• DATA EXTRACT
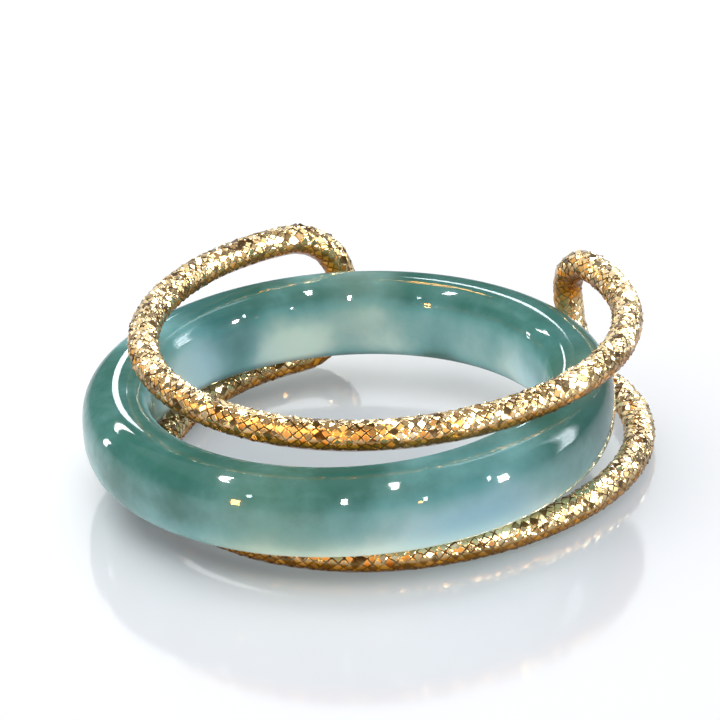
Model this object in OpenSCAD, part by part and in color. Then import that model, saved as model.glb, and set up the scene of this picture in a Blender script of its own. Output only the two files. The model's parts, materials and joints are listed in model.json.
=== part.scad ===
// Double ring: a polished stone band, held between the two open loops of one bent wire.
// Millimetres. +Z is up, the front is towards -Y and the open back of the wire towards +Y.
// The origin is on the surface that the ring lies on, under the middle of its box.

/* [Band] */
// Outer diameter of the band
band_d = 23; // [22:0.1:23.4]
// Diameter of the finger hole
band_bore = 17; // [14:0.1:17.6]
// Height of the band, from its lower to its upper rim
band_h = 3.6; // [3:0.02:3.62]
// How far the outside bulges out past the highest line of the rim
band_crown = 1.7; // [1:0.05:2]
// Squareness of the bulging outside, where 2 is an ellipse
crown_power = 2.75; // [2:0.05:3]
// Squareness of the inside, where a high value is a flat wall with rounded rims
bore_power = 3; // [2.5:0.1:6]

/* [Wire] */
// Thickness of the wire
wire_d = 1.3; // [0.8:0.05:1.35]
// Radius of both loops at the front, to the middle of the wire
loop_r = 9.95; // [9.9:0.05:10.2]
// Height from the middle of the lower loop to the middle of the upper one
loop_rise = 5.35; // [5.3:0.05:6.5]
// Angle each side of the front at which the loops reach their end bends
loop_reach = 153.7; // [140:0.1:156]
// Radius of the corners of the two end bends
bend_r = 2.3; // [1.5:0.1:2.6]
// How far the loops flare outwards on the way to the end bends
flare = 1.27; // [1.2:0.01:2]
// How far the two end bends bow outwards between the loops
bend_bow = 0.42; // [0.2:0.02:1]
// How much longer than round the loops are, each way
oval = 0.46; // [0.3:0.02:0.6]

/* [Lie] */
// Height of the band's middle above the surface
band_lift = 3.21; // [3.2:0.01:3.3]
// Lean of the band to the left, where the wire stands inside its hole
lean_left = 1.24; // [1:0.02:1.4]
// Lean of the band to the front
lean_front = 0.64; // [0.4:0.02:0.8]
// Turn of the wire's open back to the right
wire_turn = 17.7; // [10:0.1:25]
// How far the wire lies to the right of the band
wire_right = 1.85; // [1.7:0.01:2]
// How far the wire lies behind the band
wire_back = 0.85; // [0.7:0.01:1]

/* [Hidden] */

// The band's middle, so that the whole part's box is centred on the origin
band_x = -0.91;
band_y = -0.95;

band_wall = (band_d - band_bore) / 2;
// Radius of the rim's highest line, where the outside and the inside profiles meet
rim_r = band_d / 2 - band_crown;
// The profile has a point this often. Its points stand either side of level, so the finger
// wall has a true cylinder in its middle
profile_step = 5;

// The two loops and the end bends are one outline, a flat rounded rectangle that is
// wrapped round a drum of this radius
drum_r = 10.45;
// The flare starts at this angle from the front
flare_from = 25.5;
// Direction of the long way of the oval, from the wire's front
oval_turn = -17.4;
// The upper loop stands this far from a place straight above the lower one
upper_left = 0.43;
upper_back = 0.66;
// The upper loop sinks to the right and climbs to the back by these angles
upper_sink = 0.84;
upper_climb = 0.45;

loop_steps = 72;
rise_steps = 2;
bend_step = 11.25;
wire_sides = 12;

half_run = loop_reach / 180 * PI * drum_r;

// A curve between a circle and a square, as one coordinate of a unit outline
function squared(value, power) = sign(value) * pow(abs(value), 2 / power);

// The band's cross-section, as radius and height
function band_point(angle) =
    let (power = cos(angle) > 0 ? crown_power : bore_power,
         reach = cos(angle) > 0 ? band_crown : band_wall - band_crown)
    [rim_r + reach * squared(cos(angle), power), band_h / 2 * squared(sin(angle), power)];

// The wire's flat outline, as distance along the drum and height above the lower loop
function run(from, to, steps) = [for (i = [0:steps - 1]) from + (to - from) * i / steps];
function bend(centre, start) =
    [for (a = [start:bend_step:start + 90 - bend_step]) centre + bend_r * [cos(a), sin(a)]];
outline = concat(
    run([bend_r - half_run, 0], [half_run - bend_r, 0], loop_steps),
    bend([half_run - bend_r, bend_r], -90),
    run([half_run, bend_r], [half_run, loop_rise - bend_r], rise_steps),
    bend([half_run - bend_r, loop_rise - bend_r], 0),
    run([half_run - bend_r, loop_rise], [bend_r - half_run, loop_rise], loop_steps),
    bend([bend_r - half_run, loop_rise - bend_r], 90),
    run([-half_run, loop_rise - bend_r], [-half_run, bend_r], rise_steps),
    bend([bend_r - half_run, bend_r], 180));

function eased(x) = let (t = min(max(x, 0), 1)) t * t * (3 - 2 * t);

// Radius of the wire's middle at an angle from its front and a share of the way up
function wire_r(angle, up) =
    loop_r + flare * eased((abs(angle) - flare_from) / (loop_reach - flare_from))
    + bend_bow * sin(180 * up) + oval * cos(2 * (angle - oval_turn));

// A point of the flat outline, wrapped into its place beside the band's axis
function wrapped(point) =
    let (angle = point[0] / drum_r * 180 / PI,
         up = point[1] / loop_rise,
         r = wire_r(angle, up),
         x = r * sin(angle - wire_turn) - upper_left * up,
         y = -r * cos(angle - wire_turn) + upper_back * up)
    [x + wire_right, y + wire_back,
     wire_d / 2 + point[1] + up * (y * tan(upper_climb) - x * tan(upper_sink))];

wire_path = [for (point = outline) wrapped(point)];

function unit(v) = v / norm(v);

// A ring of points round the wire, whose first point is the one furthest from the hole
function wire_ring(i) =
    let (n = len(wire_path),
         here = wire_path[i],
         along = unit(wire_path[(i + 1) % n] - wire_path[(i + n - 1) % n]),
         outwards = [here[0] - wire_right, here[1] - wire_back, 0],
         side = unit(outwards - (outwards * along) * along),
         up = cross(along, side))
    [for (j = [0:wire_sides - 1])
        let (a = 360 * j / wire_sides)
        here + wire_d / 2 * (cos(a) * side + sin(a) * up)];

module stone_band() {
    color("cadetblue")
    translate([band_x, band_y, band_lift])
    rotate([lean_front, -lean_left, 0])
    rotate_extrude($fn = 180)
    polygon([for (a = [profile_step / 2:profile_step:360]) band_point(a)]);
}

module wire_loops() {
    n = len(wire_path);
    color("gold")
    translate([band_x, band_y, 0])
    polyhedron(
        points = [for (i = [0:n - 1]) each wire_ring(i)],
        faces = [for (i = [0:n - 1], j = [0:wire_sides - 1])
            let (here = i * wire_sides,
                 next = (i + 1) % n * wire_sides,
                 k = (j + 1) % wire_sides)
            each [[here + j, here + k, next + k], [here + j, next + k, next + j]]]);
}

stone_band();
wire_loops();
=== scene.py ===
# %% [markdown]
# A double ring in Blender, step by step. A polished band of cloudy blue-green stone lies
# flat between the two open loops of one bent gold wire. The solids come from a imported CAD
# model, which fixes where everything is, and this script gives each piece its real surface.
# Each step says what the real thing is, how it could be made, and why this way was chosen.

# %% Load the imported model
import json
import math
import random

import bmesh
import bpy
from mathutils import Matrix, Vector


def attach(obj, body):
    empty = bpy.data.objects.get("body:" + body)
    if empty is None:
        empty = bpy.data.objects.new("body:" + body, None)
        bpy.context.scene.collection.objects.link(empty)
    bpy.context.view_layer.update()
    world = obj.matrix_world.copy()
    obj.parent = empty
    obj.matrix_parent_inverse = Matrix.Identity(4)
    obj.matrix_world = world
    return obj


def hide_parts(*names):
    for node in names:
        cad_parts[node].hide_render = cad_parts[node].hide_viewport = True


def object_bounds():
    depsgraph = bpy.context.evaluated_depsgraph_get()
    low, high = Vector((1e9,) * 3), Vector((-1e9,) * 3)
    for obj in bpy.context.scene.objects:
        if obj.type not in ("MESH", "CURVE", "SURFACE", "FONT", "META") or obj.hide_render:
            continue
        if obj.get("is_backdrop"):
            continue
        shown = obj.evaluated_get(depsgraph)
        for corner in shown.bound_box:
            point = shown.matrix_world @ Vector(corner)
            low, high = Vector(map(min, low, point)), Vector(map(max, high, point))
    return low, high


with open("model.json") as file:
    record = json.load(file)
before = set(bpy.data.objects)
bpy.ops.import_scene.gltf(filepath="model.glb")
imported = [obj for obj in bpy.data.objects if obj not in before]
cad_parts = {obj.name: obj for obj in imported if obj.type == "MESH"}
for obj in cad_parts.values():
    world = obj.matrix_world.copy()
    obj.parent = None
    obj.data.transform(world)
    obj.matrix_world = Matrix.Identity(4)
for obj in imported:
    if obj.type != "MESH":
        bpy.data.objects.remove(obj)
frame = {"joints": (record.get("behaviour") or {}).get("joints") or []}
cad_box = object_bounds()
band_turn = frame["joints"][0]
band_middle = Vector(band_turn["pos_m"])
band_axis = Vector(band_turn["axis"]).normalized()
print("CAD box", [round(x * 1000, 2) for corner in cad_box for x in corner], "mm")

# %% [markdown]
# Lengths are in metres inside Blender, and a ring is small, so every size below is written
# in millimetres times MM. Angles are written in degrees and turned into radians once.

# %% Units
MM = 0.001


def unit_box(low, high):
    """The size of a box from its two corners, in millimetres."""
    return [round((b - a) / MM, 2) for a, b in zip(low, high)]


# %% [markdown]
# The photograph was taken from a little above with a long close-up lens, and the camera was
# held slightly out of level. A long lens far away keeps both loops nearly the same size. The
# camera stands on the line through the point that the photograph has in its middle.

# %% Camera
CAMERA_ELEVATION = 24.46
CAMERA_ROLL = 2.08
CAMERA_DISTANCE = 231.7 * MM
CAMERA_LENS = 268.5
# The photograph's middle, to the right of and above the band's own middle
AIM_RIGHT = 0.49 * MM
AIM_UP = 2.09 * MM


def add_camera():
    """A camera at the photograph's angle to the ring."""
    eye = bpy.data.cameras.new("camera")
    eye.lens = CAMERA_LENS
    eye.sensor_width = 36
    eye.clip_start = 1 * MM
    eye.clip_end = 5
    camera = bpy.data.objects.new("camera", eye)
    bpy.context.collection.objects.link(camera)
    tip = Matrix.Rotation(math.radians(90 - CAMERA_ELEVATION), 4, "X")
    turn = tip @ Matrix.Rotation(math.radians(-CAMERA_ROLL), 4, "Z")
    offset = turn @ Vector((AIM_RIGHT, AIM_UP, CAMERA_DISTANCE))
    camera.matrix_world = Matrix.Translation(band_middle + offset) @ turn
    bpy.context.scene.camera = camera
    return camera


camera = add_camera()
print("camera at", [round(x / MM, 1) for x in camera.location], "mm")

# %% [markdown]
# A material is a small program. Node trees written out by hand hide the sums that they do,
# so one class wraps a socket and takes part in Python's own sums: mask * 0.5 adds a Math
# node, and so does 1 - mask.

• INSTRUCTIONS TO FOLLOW
Your output shall consist solely of the lines from the line with "from the hole" to the line with "cad_parts[node].hide_render = cad_parts[node].hide_viewport", reproduced exactly, both ends included.

• THE REPLY
// A ring of points round the wire, whose first point is the one furthest from the hole
function wire_ring(i) =
    let (n = len(wire_path),
         here = wire_path[i],
         along = unit(wire_path[(i + 1) % n] - wire_path[(i + n - 1) % n]),
         outwards = [here[0] - wire_right, here[1] - wire_back, 0],
         side = unit(outwards - (outwards * along) * along),
         up = cross(along, side))
    [for (j = [0:wire_sides - 1])
        let (a = 360 * j / wire_sides)
        here + wire_d / 2 * (cos(a) * side + sin(a) * up)];

module stone_band() {
    color("cadetblue")
    translate([band_x, band_y, band_lift])
    rotate([lean_front, -lean_left, 0])
    rotate_extrude($fn = 180)
    polygon([for (a = [profile_step / 2:profile_step:360]) band_point(a)]);
}

module wire_loops() {
    n = len(wire_path);
    color("gold")
    translate([band_x, band_y, 0])
    polyhedron(
        points = [for (i = [0:n - 1]) each wire_ring(i)],
        faces = [for (i = [0:n - 1], j = [0:wire_sides - 1])
            let (here = i * wire_sides,
                 next = (i + 1) % n * wire_sides,
                 k = (j + 1) % wire_sides)
            each [[here + j, here + k, next + k], [here + j, next + k, next + j]]]);
}

stone_band();
wire_loops();
=== scene.py ===
# %% [markdown]
# A double ring in Blender, step by step. A polished band of cloudy blue-green stone lies
# flat between the two open loops of one bent gold wire. The solids come from a imported CAD
# model, which fixes where everything is, and this script gives each piece its real surface.
# Each step says what the real thing is, how it could be made, and why this way was chosen.

# %% Load the imported model
import json
import math
import random

import bmesh
import bpy
from mathutils import Matrix, Vector


def attach(obj, body):
    empty = bpy.data.objects.get("body:" + body)
    if empty is None:
        empty = bpy.data.objects.new("body:" + body, None)
        bpy.context.scene.collection.objects.link(empty)
    bpy.context.view_layer.update()
    world = obj.matrix_world.copy()
    obj.parent = empty
    obj.matrix_parent_inverse = Matrix.Identity(4)
    obj.matrix_world = world
    return obj


def hide_parts(*names):
    for node in names:
        cad_parts[node].hide_render = cad_parts[node].hide_viewport = True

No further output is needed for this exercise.